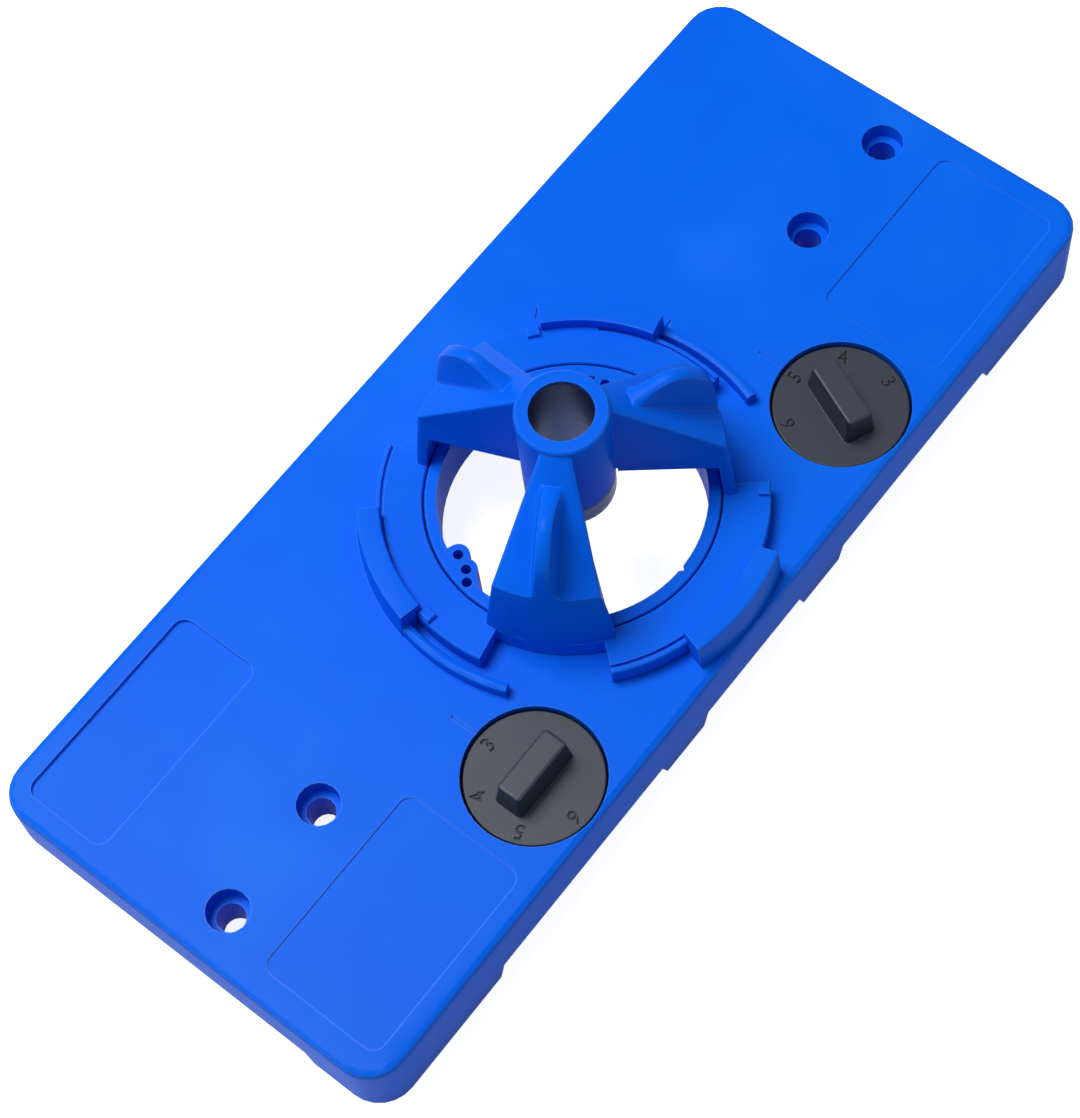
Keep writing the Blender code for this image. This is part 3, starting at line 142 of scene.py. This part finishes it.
class Paint(NodeTree):
    """A material: its nodes, its main shader and handy patterns."""

    def __init__(self, name, colour, roughness, metallic=0.0):
        self.material = bpy.data.materials.new(name)
        super().__init__(self.material)
        self.shader = self.tree.nodes["Principled BSDF"]
        self.shader.inputs["Base Color"].default_value = (*colour, 1.0)
        self.shader.inputs["Roughness"].default_value = roughness
        self.shader.inputs["Metallic"].default_value = metallic

    def height(self):
        """How high a point of a piece lies above the piece's own origin, in metres."""
        spot = self.node("ShaderNodeTexCoord").outputs["Object"]
        split = self.node("ShaderNodeSeparateXYZ", {}, {0: spot})
        return Value(self, split.outputs[2])

    def noise(self, grain, detail=2.0, stretch=(1.0, 1.0, 1.0)):
        """Cloudy noise from 0 to 1 whose clouds are about one grain wide, in metres."""
        spot = self.node("ShaderNodeTexCoord").outputs["Object"]
        scaled = self.node("ShaderNodeMapping", {}, {"Vector": spot, "Scale": stretch})
        settings = {"Vector": scaled.outputs[0], "Scale": 1.0 / grain, "Detail": detail}
        return Value(self, self.node("ShaderNodeTexNoise", {}, settings).outputs[0])

    def step(self, value, start, end):
        """0 below start, 1 above end, and a smooth rise between them."""
        settings = {"interpolation_type": "SMOOTHSTEP"}
        inputs = {"Value": value, "From Min": start, "From Max": end}
        return Value(self, self.node("ShaderNodeMapRange", settings, inputs).outputs[0])

    def blend(self, amount, first, second):
        """A colour between two colours."""
        mix = self.node("ShaderNodeMix", {"data_type": "RGBA"}, {0: amount})
        for index, colour in ((6, first), (7, second)):
            value = (*colour, 1.0) if isinstance(colour, tuple) else colour
            self.feed(mix.inputs[index], value)
        return mix.outputs[2]

    def soft_normal(self, radius):
        """Which way the surface faces once its edges are rounded by a radius, in metres."""
        return self.node("ShaderNodeBevel", {"samples": 6}, {"Radius": radius}).outputs[0]

    def edges(self, soft):
        """1 along the edges, where the softened surface turns off the real one, else 0."""
        real = self.node("ShaderNodeNewGeometry").outputs["Normal"]
        inputs = {0: soft, 1: real}
        together = self.node("ShaderNodeVectorMath", {"operation": "DOT_PRODUCT"}, inputs)
        return self.step(1.0 - Value(self, together.outputs["Value"]), 0.004, 0.08)

    def bump(self, height, distance, soft):
        """Raise the softened surface by height times distance."""
        inputs = {"Height": height, "Distance": distance, "Strength": 1.0, "Normal": soft}
        node = self.node("ShaderNodeBump", {}, inputs)
        self.feed(self.shader.inputs["Normal"], node.outputs[0])

    def set(self, name, value):
        self.feed(self.shader.inputs[name], value)


print("shader helpers ready")

# %% [markdown]
# The plate and the guide are moulded in one blue plastic. Seen close, such plastic has a
# fine satin grain from the mould's spark-eroded steel, soft cloudy changes of gloss where
# it cooled, a paler tone in some clouds that is part random tone and part painted sheen,
# and edges rubbed glossier and painted paler as a highlight. A painted image could carry
# this, but noise in the jig's own space fits any view. A Bevel node rounds the edges for the
# light, since a mould never has a perfectly sharp one, and where it turns off the real face
# the edge is.

# %% Moulded blue plastic
BLUE = (0.001, 0.126, 0.80)
BLUE_DEEP = (0.0006, 0.112, 0.77)
# Paler blue of some clouds: part random tone, part painted sheen.
BLUE_PALE_SHEEN = (0.016, 0.170, 0.84)
# Paler blue of the painted highlight along the edges.
BLUE_EDGE_HIGHLIGHT = (0.03, 0.27, 1.0)
BLUE_GLOSS = 0.02
# How strongly edges get the painted highlight, on the blue plastic and on the dials.
EDGE_HIGHLIGHT = 0.5
SHINE = 0.06
EDGE_SHINE = 0.25
SHINE_ROUGHNESS = 0.3
CLOUD_SIZE = 34 * MM
STREAK_SIZE = 9 * MM
STREAK_STRETCH = (0.25, 1.0, 1.0)
GRAIN_SIZE = 0.35 * MM
GRAIN_HEIGHT = 0.012 * MM
EDGE_RADIUS = 0.3 * MM
# How much of that paler tone and painted sheen each part gets.
PLATE_PALE_SHEEN = 0.35
GUIDE_PALE_SHEEN = 0.2


def blue_plastic(name, pale_sheen):
    paint = Paint(name, BLUE, 0.45)
    clouds = paint.noise(CLOUD_SIZE, 2.0)
    streaks = paint.noise(STREAK_SIZE, 2.0, STREAK_STRETCH)
    grain = paint.noise(GRAIN_SIZE, 1.0)
    depth = paint.step(clouds + streaks * 0.15, 0.3, 0.85)
    tone = paint.blend(depth, BLUE_DEEP, BLUE)
    # Paler clouds: a random change of tone that is partly painted sheen.
    tone = paint.blend(paint.step(clouds, 0.5, 0.9) * pale_sheen, tone, BLUE_PALE_SHEEN)
    soft = paint.soft_normal(EDGE_RADIUS)
    edges = paint.edges(soft)
    # Edges painted paler: a painted highlight along every edge.
    paint.set("Base Color", paint.blend(edges * EDGE_HIGHLIGHT, tone, BLUE_EDGE_HIGHLIGHT))
    paint.set("Specular IOR Level", BLUE_GLOSS)
    paint.set("Roughness", 0.4 + clouds * 0.08 + grain * 0.08)
    paint.set("Coat Weight", SHINE + edges * EDGE_SHINE)
    paint.set("Coat Roughness", SHINE_ROUGHNESS)
    paint.bump(grain + streaks * 0.5, GRAIN_HEIGHT, soft)
    return paint.material


plate_blue = blue_plastic("plate_blue", PLATE_PALE_SHEEN)
guide_blue = blue_plastic("guide_blue", GUIDE_PALE_SHEEN)
print("blue plastic:", plate_blue.name, guide_blue.name)

# %% [markdown]
# The dials are dark grey plastic. Their digits are cut about a third of a millimetre deep,
# and dust and shadow make the cuts look nearly black. Separate dark inlays would do that
# too, but the cut's own depth already tells the shader where it is: whatever lies below the
# dial's face, and within its rim, is darkened.

# %% Dial plastic
DIAL_GREY = (0.020, 0.025, 0.040)
DIAL_CUT = (0.003, 0.003, 0.004)
# Paler grey of the painted highlight along the dial's edges.
DIAL_EDGE_HIGHLIGHT = (0.09, 0.10, 0.125)
DIAL_GLOSS = 0.29
CUT_START = 0.08 * MM
CUT_END = 0.2 * MM
DIAL_GRAIN_SIZE = 0.3 * MM
DIAL_CLOUD_SIZE = 9 * MM


def dial_plastic():
    paint = Paint("dial_grey", DIAL_GREY, 0.45)
    grain = paint.noise(DIAL_GRAIN_SIZE, 1.0)
    clouds = paint.noise(DIAL_CLOUD_SIZE, 2.0)
    below = 1.0 - paint.step(paint.height(), dial_face - CUT_END, dial_face - CUT_START)
    soft = paint.soft_normal(EDGE_RADIUS)
    # Dial edges painted paler grey: a painted highlight.
    tone = paint.blend(paint.edges(soft) * EDGE_HIGHLIGHT, DIAL_GREY, DIAL_EDGE_HIGHLIGHT)
    paint.set("Base Color", paint.blend(below, tone, DIAL_CUT))
    paint.set("Specular IOR Level", DIAL_GLOSS)
    paint.set("Roughness", 0.32 + clouds * 0.08 + grain * 0.08)
    paint.bump(grain + clouds * 0.5, GRAIN_HEIGHT, soft)
    return paint.material


dial_grey = dial_plastic()
print("dial plastic:", dial_grey.name)

# %% [markdown]
# The cams never show from above. They are the same dark plastic with a duller face, where
# the door's edge rubs them.

# %% Cam plastic
CAM_BLACK = (0.03, 0.031, 0.036)
CAM_RUBBED = (0.09, 0.092, 0.1)
SCUFF_SIZE = 1.2 * MM
SCUFF_STRETCH = (1.0, 1.0, 0.2)


def cam_plastic():
    paint = Paint("cam_black", CAM_BLACK, 0.5)
    scuffs = paint.noise(SCUFF_SIZE, 4.0, SCUFF_STRETCH)
    tone = paint.blend(paint.step(scuffs, 0.55, 0.8), CAM_BLACK, CAM_RUBBED)
    paint.set("Base Color", tone)
    paint.set("Roughness", 0.42 + scuffs * 0.25)
    paint.bump(scuffs, GRAIN_HEIGHT, paint.soft_normal(EDGE_RADIUS))
    return paint.material


cam_black = cam_plastic()
print("cam plastic:", cam_black.name)

# %% [markdown]
# The bush is turned steel with a dark finish. A lathe leaves fine rings round the axis, so
# the roughness and the bump follow the height along that axis. A stretched noise gives
# uneven rings, as a real tool does, where a regular wave would look like a thread.

# %% Turned steel
BUSH_DARK = (0.006, 0.024, 0.13)
BUSH_PALE = (0.03, 0.055, 0.18)
RING_SIZE = 0.5 * MM
RING_STRETCH = (0.02, 0.02, 1.0)
RING_HEIGHT = 0.02 * MM
SMEAR_SIZE = 6 * MM
BUSH_EDGE_RADIUS = 0.2 * MM


def turned_steel():
    paint = Paint("bush_steel", BUSH_DARK, 0.35, 0.85)
    rings = paint.noise(RING_SIZE, 3.0, RING_STRETCH)
    smears = paint.noise(SMEAR_SIZE, 2.0)
    tone = paint.blend(paint.step(smears, 0.4, 0.8), BUSH_DARK, BUSH_PALE)
    paint.set("Base Color", tone)
    paint.set("Roughness", 0.26 + rings * 0.2 + smears * 0.1)
    paint.bump(rings, RING_HEIGHT, paint.soft_normal(BUSH_EDGE_RADIUS))
    return paint.material


bush_steel = turned_steel()
print("turned steel:", bush_steel.name)

# %% [markdown]
# Screws and washers are zinc plated. The plating is bright but patchy, with a faint warm
# cast where it is thicker, so one noise steers both the tint and the gloss.

# %% Zinc plating
ZINC = (0.6, 0.6, 0.58)
ZINC_THIN = (0.5, 0.51, 0.53)
ZINC_THICK = (0.68, 0.66, 0.58)
PATCH_SIZE = 1.6 * MM
PATCH_HEIGHT = 0.01 * MM
ZINC_EDGE_RADIUS = 0.1 * MM


def zinc_plating():
    paint = Paint("zinc_plating", ZINC, 0.3, 1.0)
    patches = paint.noise(PATCH_SIZE, 3.0)
    tone = paint.blend(patches, ZINC_THIN, ZINC_THICK)
    paint.set("Base Color", tone)
    paint.set("Roughness", 0.22 + patches * 0.2)
    paint.bump(patches, PATCH_HEIGHT, paint.soft_normal(ZINC_EDGE_RADIUS))
    return paint.material


zinc = zinc_plating()
print("zinc plating:", zinc.name)

# %% [markdown]
# The solids arrive as loose triangles, each with its own corners, so a round tower would
# show its facets. Welding the corners and splitting only the sharp edges again lets light
# run smoothly round it, and weighted normals keep a broad flat face flat beside a narrow
# rounded edge. All three are modifiers, so the solids themselves stay as they are.

# %% Dress the solids
WELD_DISTANCE = 0.002 * MM
SHARP_ANGLE = math.radians(32.0)
FINISHES = {
    "base_plate": plate_blue,
    "bit_guide": guide_blue,
    "guide_bush": bush_steel,
    "dial_left": dial_grey,
    "dial_right": dial_grey,
    "edge_cam_left": cam_black,
    "edge_cam_right": cam_black,
}


def dress(node, material):
    mesh = node.data
    mesh.materials.clear()
    mesh.materials.append(material)
    if "custom_normal" in mesh.attributes:
        mesh.attributes.remove(mesh.attributes["custom_normal"])
    mesh.shade_smooth()
    weld = node.modifiers.new("weld", "WELD")
    weld.merge_threshold = WELD_DISTANCE
    split = node.modifiers.new("sharp_edges", "EDGE_SPLIT")
    split.split_angle = SHARP_ANGLE
    node.modifiers.new("flat_faces_stay_flat", "WEIGHTED_NORMAL").mode = "FACE_AREA_WITH_ANGLE"


for name, node in nodes.items():
    dress(node, FINISHES.get(name, zinc))
print("dressed", len(nodes), "nodes")

# %% [markdown]
# The jig stands on a plain white floor that fades into a white background. A bright floor
# would throw light up under the jig, so the floor is only moderately bright to the light
# and adds its own white where the camera sees it; a soft shadow still shows. It lies a
# hair under the feet, because two faces at one height would flicker.

# %% Floor and background
FLOOR_SIZE = 6.0
FLOOR_DROP = 0.05 * MM
FLOOR_WHITE = (0.7, 0.7, 0.7)
BLACK = (0.0, 0.0, 0.0)
WHITE = (1.0, 1.0, 1.0)
FLOOR_ADDED_WHITE = 0.87


def white_floor():
    bpy.ops.mesh.primitive_plane_add(size=FLOOR_SIZE, location=(0.0, 0.0, -FLOOR_DROP))
    floor = bpy.context.active_object
    floor.name = "floor"
    paint = Paint("floor_white", FLOOR_WHITE, 0.9)
    glow = paint.blend(paint.seen_straight(), BLACK, WHITE)
    paint.set("Emission Color", glow)
    paint.set("Emission Strength", FLOOR_ADDED_WHITE)
    floor.data.materials.append(paint.material)
    return floor


floor = white_floor()
print("floor:", floor.name)

# %% [markdown]
# The photograph was lit from above: the top of the plate is even and bright, and the sides
# that face the camera are much darker. A broad soft box high up and a little behind, a weak
# one low on the left and a plain world give the same. A small hard lamp would draw sharp
# shadows that the photograph lacks. The world shows as pure white to the camera and in
# reflections, but lights the jig at a plain level.

# %% Light
WORLD_LEVEL = 0.24
LAMP_TARGET = Vector((0.0, 0.0, 20.0)) * MM


def white_world():
    world = bpy.data.worlds.new("world")
    bpy.context.scene.world = world
    studio = NodeTree(world)
    background = studio.tree.nodes["Background"]
    background.inputs["Color"].default_value = (*WHITE, 1.0)
    level = WORLD_LEVEL + studio.seen_straight() * (1.0 - WORLD_LEVEL)
    studio.feed(background.inputs["Strength"], level)
    return world


def soft_box(name, place, size, power):
    data = bpy.data.lights.new(name, "AREA")
    data.shape = "SQUARE"
    data.size = size
    data.energy = power
    lamp = bpy.data.objects.new(name, data)
    bpy.context.scene.collection.objects.link(lamp)
    aim = (LAMP_TARGET - Vector(place)).to_track_quat("-Z", "Y")
    lamp.matrix_world = Matrix.Translation(place) @ aim.to_matrix().to_4x4()
    return lamp


world = white_world()
key = soft_box("key", (-0.12, 0.42, 1.15), 0.6, 14.0)
fill = soft_box("fill", (-0.95, 0.6, 0.5), 0.5, 1.0)
print("lamps:", key.name, fill.name)

# %% [markdown]
# A plain view transform shows each colour as it is written.

# %% Finish
bpy.context.scene.view_settings.view_transform = "Standard"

* * * * * * *

## Work to do
Give back the listing exactly, please, from its first line to the line containing "its nodes, its", inclusive, and nothing past that line.

## Solution
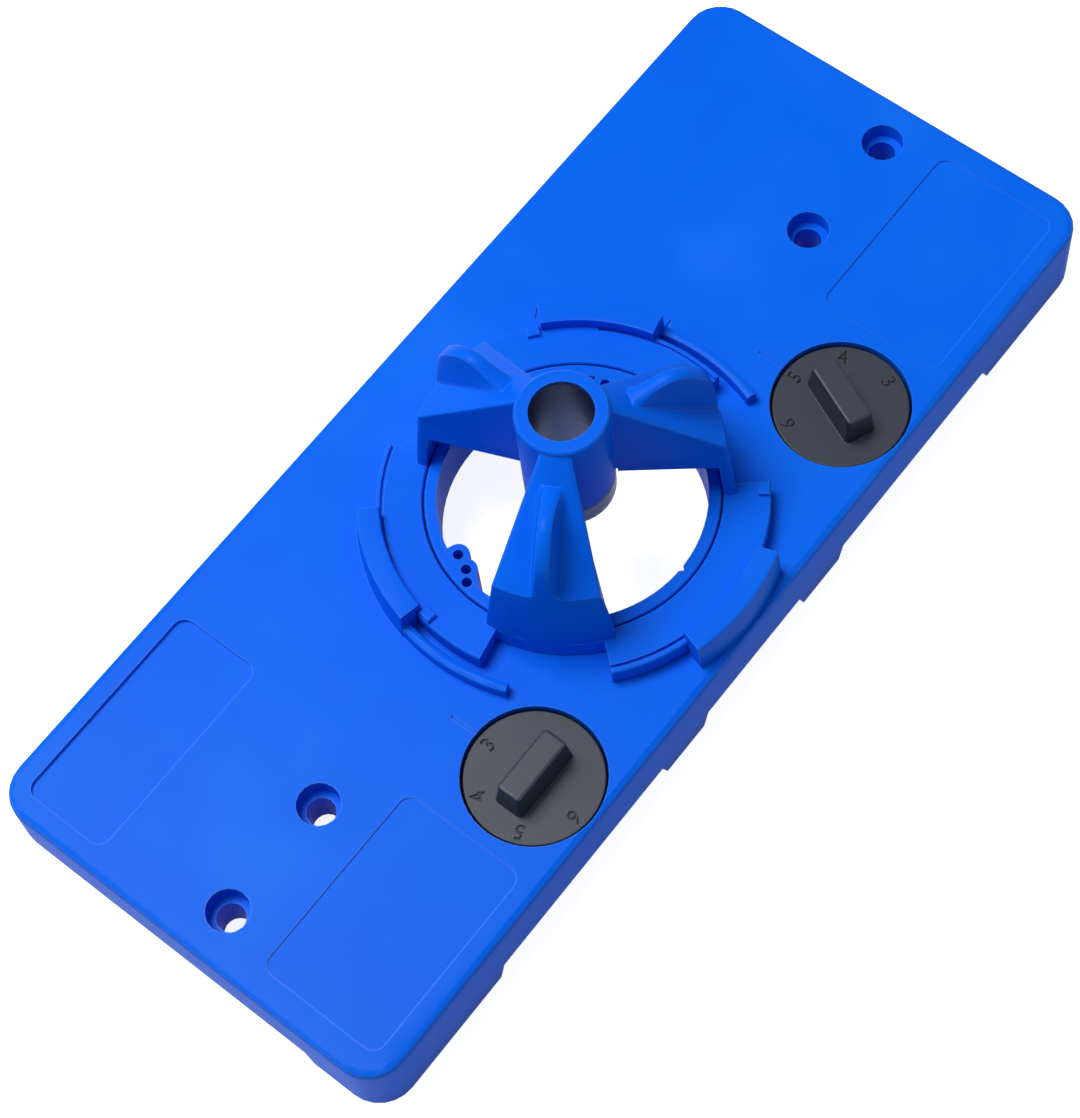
Keep writing the Blender code for this image. This is part 3, starting at line 142 of scene.py. This part finishes it.
class Paint(NodeTree):
    """A material: its nodes, its main shader and handy patterns."""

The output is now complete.